### Dataset extract

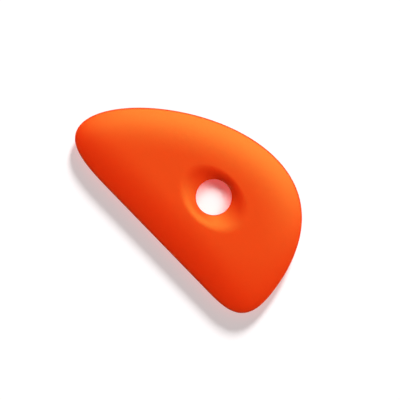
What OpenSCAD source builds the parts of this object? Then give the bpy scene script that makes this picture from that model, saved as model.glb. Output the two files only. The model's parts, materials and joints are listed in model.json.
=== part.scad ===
// Soft silicone pottery rib: a half-moon finishing rib, thick in the middle and
// thin all round its edge, with a finger hole in an oval dish on each face.
// The origin is the centre of the finger hole, halfway through the thickness.
// +X runs along the straight edge to the blunt heel, +Y to the curved back.

/* [Outline] */
// Overall length, from the nose tip to the heel
rib_length = 108; // [98:1:130]
// Overall width, from the straight edge to the top of the curved back
rib_width = 60; // [52:1:76]
// Height of the nose tip above the straight edge
nose_height = 11.4; // [8:0.2:16]
// Height of the heel's outermost point above the straight edge
heel_height = 13.4; // [9:0.2:18]
// Distance along the rib from the nose tip to the start of the straight edge
nose_reach = 28.9; // [20:0.1:36]
// Distance along the rib from the end of the straight edge to the heel
heel_reach = 20.5; // [14:0.1:28]
// Distance along the rib from the nose tip to the highest point of the back
crown_from_nose = 68.3; // [58:0.1:78]

/* [Roundness] */
// Curve from the straight edge up to the nose tip, at each end of the curve
nose_roundness = [0.49, 0.99]; // [0.3:0.01:1]
// Long curve of the back, at the nose tip and at the crown
back_roundness = [0.36, 0.46]; // [0.3:0.01:1]
// Curve from the crown down to the heel, at the crown and at the heel
shoulder_roundness = [0.87, 0.2]; // [0.15:0.01:1]
// Curve from the heel down to the straight edge, at each end of the curve
corner_roundness = [1, 0.48]; // [0.3:0.01:1]

/* [Thickness] */
// Thickness of the flat middle
thickness = 7.6; // [6:0.2:11]
// Thickness of the rounded edge
edge_thickness = 1.5; // [0.8:0.1:3]
// Distance from the edge over which each face slopes down
slope_width = 16.6; // [12:0.1:17.4]

/* [Finger hole] */
// Diameter of the finger hole
hole_d = 15.2; // [12:0.2:18]
// Distance along the rib from the nose tip to the centre of the hole
hole_from_nose = 61.4; // [54:0.1:70]
// Height of the centre of the hole above the straight edge
hole_from_edge = 29.6; // [26:0.1:34]
// Length of the oval dish round the hole
dish_length = 34.2; // [28:0.2:42]
// Width of the oval dish round the hole
dish_width = 24; // [22:0.2:30]
// How far the middle of the dish lies from the centre of the hole, along X and Y
dish_offset = [0.3, -0.6]; // [-1:0.1:1]
// Depth of the dish at the hole
dish_depth = 2.3; // [1:0.1:2.6]
// Width of the soft rounding where the dish meets the face
rim_softness = 3.2; // [0.8:0.1:5]

/* [Hidden] */

// Spacing of the points round the outline, and rings across each part of a face
outline_step = 3.5;
dish_rings = 6;
slope_rings = 10;
edge_rings = 3;

// Corner points of the outline, measured from the centre of the hole
edge_y = -hole_from_edge;
nose_x = -hole_from_nose;
heel_x = rib_length - hole_from_nose;
crown_y = rib_width - hole_from_edge;
edge_start = [nose_x + nose_reach, edge_y];
nose_tip = [nose_x, edge_y + nose_height];
crown = [nose_x + crown_from_nose, crown_y];
heel = [heel_x, edge_y + heel_height];
edge_end = [heel_x - heel_reach, edge_y];

// Heights above the middle plane
flat_z = thickness / 2;
edge_r = edge_thickness / 2;

// The rings start just inside the hole, which is cut through them afterwards
hole_r = hole_d / 2;
start_r = hole_r - 0.4;

// Radius of the arc by which a face falls from the flat middle to the edge
fall = flat_z - edge_r;
slope_r = (slope_width * slope_width + fall * fall) / (2 * fall);

// Point at t on the curve from p to q that leaves both ends towards corner
function curve_point(p, corner, q, roundness, t) =
    let (s = 1 - t)
    let (a = p + roundness[0] * (corner - p))
    let (b = q + roundness[1] * (corner - q))
    s * s * s * p + 3 * s * s * t * a + 3 * s * t * t * b + t * t * t * q;

// Number of steps along a stretch from p to q
function steps(p, q) = max(4, round(1.1 * norm(q - p) / outline_step));

function curve(p, corner, q, roundness) =
    let (n = steps(p, q))
    [for (i = [0:n - 1]) curve_point(p, corner, q, roundness, i / n)];

function straight(p, q) =
    let (n = steps(p, q))
    [for (i = [0:n - 1]) p + (q - p) * i / n];

// The outline runs clockwise, from the straight edge round the nose and the back
outline = concat(
    curve(edge_start, [nose_x, edge_y], nose_tip, nose_roundness),
    curve(nose_tip, [nose_x, crown_y], crown, back_roundness),
    curve(crown, [heel_x, crown_y], heel, shoulder_roundness),
    curve(heel, [heel_x, edge_y], edge_end, corner_roundness),
    straight(edge_end, edge_start)
);
count = len(outline);

// Every second point is near enough for the softened distance below
corners = [for (i = [0:2:count - 1]) outline[i]];

// Integral of 1 / (h * h + s * s) ^ 2 along a line, at s from the foot of h
function pull_at(s, h) =
    s / (2 * h * h * (h * h + s * s)) + atan(s / h) * PI / 180 / (2 * h * h * h);

// Pull of the stretch of edge from a to b on the point p
function pull(p, a, b) =
    let (along = (b - a) / norm(b - a))
    let (h = max(abs(cross(along, p - a)), 0.001))
    pull_at((b - p) * along, h) - pull_at((a - p) * along, h);

function sum(list) = list * [for (i = list) 1];

// Distance from p to the edge, softened where p has edges on several sides
function edge_distance(p) =
    let (n = len(corners))
    let (total = sum([for (i = [0:n - 1]) pull(p, corners[i], corners[(i + 1) % n])]))
    pow(PI / 2 / total, 1 / 3);

// Height of a face at distance d inside the edge, without the edge's rounding
function slope_z(d) =
    let (left = max(slope_width - d, 0))
    flat_z - slope_r + sqrt(slope_r * slope_r - left * left);

// Point p in units of the dish's oval, which turn the oval into a circle of radius 1
function in_oval(p) = [2 * p[0] / dish_length, 2 * p[1] / dish_width];

// Distance from the centre of the hole to the dish's oval in the direction of p
function dish_radius(p) =
    let (u = in_oval(p / norm(p)))
    let (c = in_oval(dish_offset))
    (u * c + sqrt(pow(u * c, 2) + u * u * (1 - c * c))) / (u * u);

// Depth of the dish at p: a straight wall, rounded off near the rim
function dish_drop(p) =
    let (rim = dish_radius(p))
    let (soft = min(rim_softness, rim - hole_r))
    let (inside = rim - norm(p))
    let (run = inside < soft ? inside * inside / (2 * soft) : inside - soft / 2)
    dish_depth * run / (rim - hole_r - soft / 2);

// Rings of points over one face, from the hole outwards
dish_loops = [
    for (j = [0:dish_rings])
    [
        for (p = outline)
        let (radius = start_r + (dish_radius(p) - start_r) * j / dish_rings)
        let (q = p / norm(p) * radius)
        [q[0], q[1], slope_z(edge_distance(q)) - dish_drop(q)]
    ]
];

// Share of each spoke, from its outline point inwards, that lies 1 mm from the edge
inset = [
    for (i = [0:count - 1])
    let (before = outline[(i + count - 1) % count])
    let (after = outline[(i + 1) % count])
    norm(after - before) / abs(cross(after - before, outline[i]))
];

slope_loops = [
    for (j = [1:slope_rings])
    [
        for (i = [0:count - 1])
        let (p = outline[i])
        let (from = dish_radius(p) / norm(p))
        let (to = 1 - inset[i] * edge_r)
        let (q = p * (from + (to - from) * j / slope_rings))
        [q[0], q[1], slope_z(edge_distance(q))]
    ]
];

// The edge is a quarter round on each face
edge_loops = [
    for (j = [edge_rings - 1:-1:1])
    let (angle = 90 * j / edge_rings)
    let (d = edge_r * (1 - cos(angle)))
    [
        for (i = [0:count - 1])
        let (q = outline[i] * (1 - inset[i] * d))
        [q[0], q[1], slope_z(d) - edge_r * (1 - sin(angle))]
    ]
];

face_loops = concat(dish_loops, slope_loops, edge_loops);
outline_loop = [for (p = outline) [p[0], p[1], 0]];
start_z = min([for (p = dish_loops[0]) p[2]]);

function mirrored(loop) = [for (p = loop) [p[0], p[1], -p[2]]];
function backwards(list) = [for (i = [len(list) - 1:-1:0]) list[i]];

// Closed skin of triangles through loops of points, with a fan to a middle point at
// each end and the diagonals mirrored about the middle loop
module skin(loops, top, bottom) {
    middle = (len(loops) - 1) / 2;
    total = len(loops) * count;
    function at(j, i) = j * count + i % count;
    bands = [
        for (j = [0:len(loops) - 2], i = [0:count - 1])
        each j < middle
            ? [[at(j, i), at(j + 1, i + 1), at(j, i + 1)], [at(j, i), at(j + 1, i), at(j + 1, i + 1)]]
            : [[at(j, i), at(j + 1, i), at(j, i + 1)], [at(j, i + 1), at(j + 1, i), at(j + 1, i + 1)]]
    ];
    first = [for (i = [0:count - 1]) [at(0, i), at(0, i + 1), total]];
    last = [for (i = [0:count - 1]) [at(len(loops) - 1, i + 1), at(len(loops) - 1, i), total + 1]];
    points = concat([for (loop = loops) each loop], [top, bottom]);
    polyhedron(points = points, faces = concat(bands, first, last));
}

module rib_body() {
    under = backwards([for (loop = face_loops) mirrored(loop)]);
    color("orangered")
    difference() {
        skin(concat(face_loops, [outline_loop], under), [0, 0, start_z], [0, 0, -start_z]);
        cylinder(d = hole_d, h = thickness + 2, center = true, $fn = 96);
    }
}

rib_body();
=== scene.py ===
import json
import math

import bpy
import numpy as np
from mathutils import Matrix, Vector


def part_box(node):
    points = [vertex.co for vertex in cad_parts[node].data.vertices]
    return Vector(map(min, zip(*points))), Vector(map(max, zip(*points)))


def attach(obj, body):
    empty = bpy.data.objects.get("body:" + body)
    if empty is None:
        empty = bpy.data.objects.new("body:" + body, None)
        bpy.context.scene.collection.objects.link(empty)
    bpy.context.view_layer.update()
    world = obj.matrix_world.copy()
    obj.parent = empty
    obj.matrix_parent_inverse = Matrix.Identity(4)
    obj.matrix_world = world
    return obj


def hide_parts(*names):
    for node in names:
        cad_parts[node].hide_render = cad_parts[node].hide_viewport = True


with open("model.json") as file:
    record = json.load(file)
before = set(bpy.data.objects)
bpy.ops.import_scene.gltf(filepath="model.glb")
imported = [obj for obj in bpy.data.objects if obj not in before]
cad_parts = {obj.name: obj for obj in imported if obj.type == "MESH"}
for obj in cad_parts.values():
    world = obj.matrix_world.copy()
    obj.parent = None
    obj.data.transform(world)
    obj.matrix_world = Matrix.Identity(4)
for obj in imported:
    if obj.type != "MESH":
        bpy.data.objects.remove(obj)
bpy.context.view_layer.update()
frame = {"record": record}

# The rib
#
# A half moon of soft silicone rubber, pressed in one shot in a two-part mould: thick
# and flat in the middle, falling away on both faces to a thin round edge. A finger
# hole runs through it, in an oval dish on each face.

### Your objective
Extract from the data every line where "record" shows up.

### Correct answer
    record = json.load(file)
frame = {"record": record}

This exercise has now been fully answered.